• **Task goal**: Every line of the records below should be restated exactly.

• **Records supplied**:
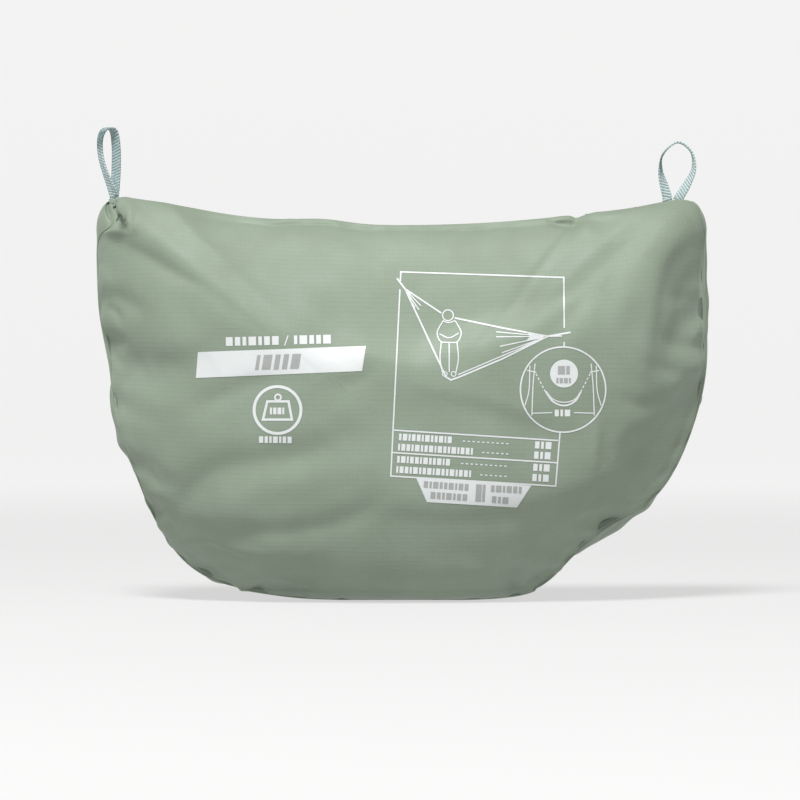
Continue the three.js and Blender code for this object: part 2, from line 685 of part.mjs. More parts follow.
const leftLoopX = -HALF_WIDTH + LEFT_LOOP_INSET;
const rightLoopX = HALF_WIDTH - RIGHT_LOOP_INSET;
add("left_loop", ribbon(LEFT_LOOP_ROUTE), "webbing", loopFoot(leftLoopX, WEBBING_WIDTH / 2));
add("right_loop", ribbon(RIGHT_LOOP_ROUTE), "webbing", loopFoot(rightLoopX, WEBBING_WIDTH + GAP));

add("hammock_bed", hammockBed(), "ripstop");
for (const [name, side] of [["left", -1], ["right", 1]]) {
  add(`gather_cord_${name}`, gatherRing(side, CORD_DIAMETER / 2), "cord");
  const carabiner = vec(side * HANK_CENTRE_X, CARABINER_Y, SPINE_Z + ROD_HALF_WIDTH);
  const mirrored = (geometry) => facingOut(mergeVertices(geometry.clone().scale(side, 1, 1)));
  add(`carabiner_${name}`, mirrored(carabinerBody()), "aluminium", carabiner);
  add(`gate_${name}`, mirrored(carabinerGate()), "aluminium", carabiner);
  add(`gate_pin_${name}`, mirrored(gatePin()), "steel", carabiner);
  const hank = vec(side * HANK_CENTRE_X, HANK_FRONT_Y + HANK_DEPTH / 2, HANK_BOTTOM_Z + HANK_HEIGHT / 2);
  add(`tree_rope_${name}`, ropeHank(), "rope", hank);
  add(`rope_tie_${name}`, ropeTie(), "cord", hank);
}

export default hammock;
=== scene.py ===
"""The looks of a camping hammock packed in its half-moon pouch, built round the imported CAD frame.

Metres, in the frame's axes: X along the pouch, the front panel faces -Y, +Z up. MM turns millimetres
into metres.
"""

import json
import math

import bmesh
import bpy
import numpy as np
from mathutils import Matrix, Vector
from mathutils.bvhtree import BVHTree

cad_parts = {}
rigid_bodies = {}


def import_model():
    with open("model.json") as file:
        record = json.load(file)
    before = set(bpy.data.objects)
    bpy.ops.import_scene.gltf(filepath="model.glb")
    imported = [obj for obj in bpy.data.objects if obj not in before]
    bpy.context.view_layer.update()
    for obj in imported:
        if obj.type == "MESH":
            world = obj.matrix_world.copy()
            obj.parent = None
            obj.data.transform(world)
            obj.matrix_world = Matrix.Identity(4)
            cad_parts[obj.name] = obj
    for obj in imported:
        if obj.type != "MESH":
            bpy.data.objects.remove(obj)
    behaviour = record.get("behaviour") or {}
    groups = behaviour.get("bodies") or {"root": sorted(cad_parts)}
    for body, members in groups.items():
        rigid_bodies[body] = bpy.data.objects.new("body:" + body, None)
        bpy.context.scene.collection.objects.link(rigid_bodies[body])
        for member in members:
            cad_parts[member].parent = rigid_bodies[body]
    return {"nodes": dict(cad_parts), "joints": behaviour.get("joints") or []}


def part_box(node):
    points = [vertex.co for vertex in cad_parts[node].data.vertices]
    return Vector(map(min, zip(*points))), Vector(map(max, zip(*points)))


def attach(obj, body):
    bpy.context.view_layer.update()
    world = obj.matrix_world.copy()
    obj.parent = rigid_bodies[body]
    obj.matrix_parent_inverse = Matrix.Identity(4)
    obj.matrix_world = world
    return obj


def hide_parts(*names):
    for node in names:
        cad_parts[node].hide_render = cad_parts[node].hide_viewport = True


MM = 0.001
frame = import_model()
nodes = frame["nodes"]
joints = {joint["name"]: joint for joint in frame["joints"]}
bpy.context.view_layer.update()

# ---------------------------------------------------------------- sizes read from the frame
panel_low, panel_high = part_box("front_panel")
HALF_WIDTH = panel_high.x
CORNER_Z = panel_high.z
HALF_DEPTH = -panel_low.y
MOUTH_HALF_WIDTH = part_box("zip_tape_back")[1].y + 0.3 * MM

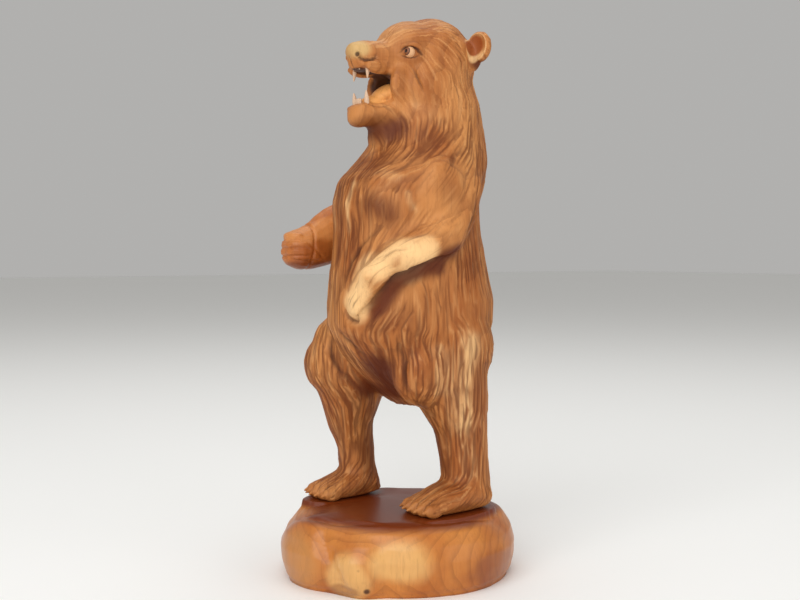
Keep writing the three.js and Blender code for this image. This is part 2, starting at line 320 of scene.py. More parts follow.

• **Solution to this task**:
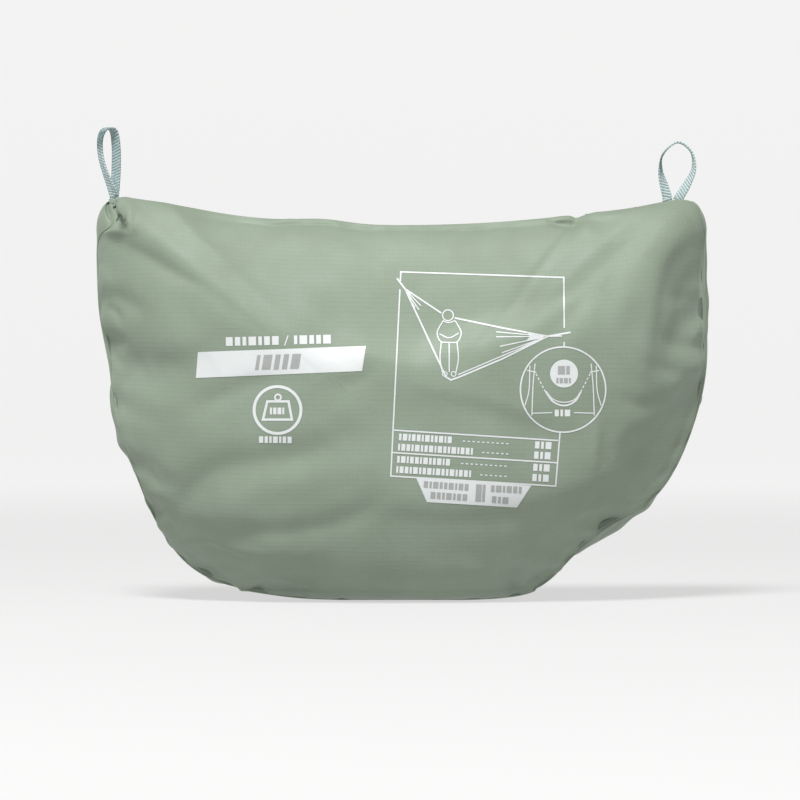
Continue the three.js and Blender code for this object: part 2, from line 685 of part.mjs. More parts follow.
const leftLoopX = -HALF_WIDTH + LEFT_LOOP_INSET;
const rightLoopX = HALF_WIDTH - RIGHT_LOOP_INSET;
add("left_loop", ribbon(LEFT_LOOP_ROUTE), "webbing", loopFoot(leftLoopX, WEBBING_WIDTH / 2));
add("right_loop", ribbon(RIGHT_LOOP_ROUTE), "webbing", loopFoot(rightLoopX, WEBBING_WIDTH + GAP));

add("hammock_bed", hammockBed(), "ripstop");
for (const [name, side] of [["left", -1], ["right", 1]]) {
  add(`gather_cord_${name}`, gatherRing(side, CORD_DIAMETER / 2), "cord");
  const carabiner = vec(side * HANK_CENTRE_X, CARABINER_Y, SPINE_Z + ROD_HALF_WIDTH);
  const mirrored = (geometry) => facingOut(mergeVertices(geometry.clone().scale(side, 1, 1)));
  add(`carabiner_${name}`, mirrored(carabinerBody()), "aluminium", carabiner);
  add(`gate_${name}`, mirrored(carabinerGate()), "aluminium", carabiner);
  add(`gate_pin_${name}`, mirrored(gatePin()), "steel", carabiner);
  const hank = vec(side * HANK_CENTRE_X, HANK_FRONT_Y + HANK_DEPTH / 2, HANK_BOTTOM_Z + HANK_HEIGHT / 2);
  add(`tree_rope_${name}`, ropeHank(), "rope", hank);
  add(`rope_tie_${name}`, ropeTie(), "cord", hank);
}

export default hammock;
=== scene.py ===
"""The looks of a camping hammock packed in its half-moon pouch, built round the imported CAD frame.

Metres, in the frame's axes: X along the pouch, the front panel faces -Y, +Z up. MM turns millimetres
into metres.
"""

import json
import math

import bmesh
import bpy
import numpy as np
from mathutils import Matrix, Vector
from mathutils.bvhtree import BVHTree

cad_parts = {}
rigid_bodies = {}


def import_model():
    with open("model.json") as file:
        record = json.load(file)
    before = set(bpy.data.objects)
    bpy.ops.import_scene.gltf(filepath="model.glb")
    imported = [obj for obj in bpy.data.objects if obj not in before]
    bpy.context.view_layer.update()
    for obj in imported:
        if obj.type == "MESH":
            world = obj.matrix_world.copy()
            obj.parent = None
            obj.data.transform(world)
            obj.matrix_world = Matrix.Identity(4)
            cad_parts[obj.name] = obj
    for obj in imported:
        if obj.type != "MESH":
            bpy.data.objects.remove(obj)
    behaviour = record.get("behaviour") or {}
    groups = behaviour.get("bodies") or {"root": sorted(cad_parts)}
    for body, members in groups.items():
        rigid_bodies[body] = bpy.data.objects.new("body:" + body, None)
        bpy.context.scene.collection.objects.link(rigid_bodies[body])
        for member in members:
            cad_parts[member].parent = rigid_bodies[body]
    return {"nodes": dict(cad_parts), "joints": behaviour.get("joints") or []}


def part_box(node):
    points = [vertex.co for vertex in cad_parts[node].data.vertices]
    return Vector(map(min, zip(*points))), Vector(map(max, zip(*points)))


def attach(obj, body):
    bpy.context.view_layer.update()
    world = obj.matrix_world.copy()
    obj.parent = rigid_bodies[body]
    obj.matrix_parent_inverse = Matrix.Identity(4)
    obj.matrix_world = world
    return obj


def hide_parts(*names):
    for node in names:
        cad_parts[node].hide_render = cad_parts[node].hide_viewport = True


MM = 0.001
frame = import_model()
nodes = frame["nodes"]
joints = {joint["name"]: joint for joint in frame["joints"]}
bpy.context.view_layer.update()

# ---------------------------------------------------------------- sizes read from the frame
panel_low, panel_high = part_box("front_panel")
HALF_WIDTH = panel_high.x
CORNER_Z = panel_high.z
HALF_DEPTH = -panel_low.y
MOUTH_HALF_WIDTH = part_box("zip_tape_back")[1].y + 0.3 * MM

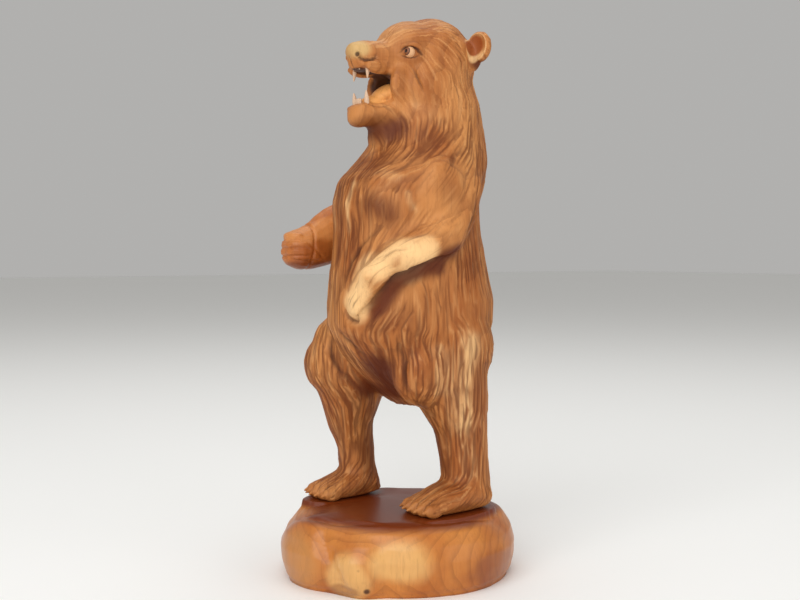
Keep writing the three.js and Blender code for this image. This is part 2, starting at line 320 of scene.py. More parts follow.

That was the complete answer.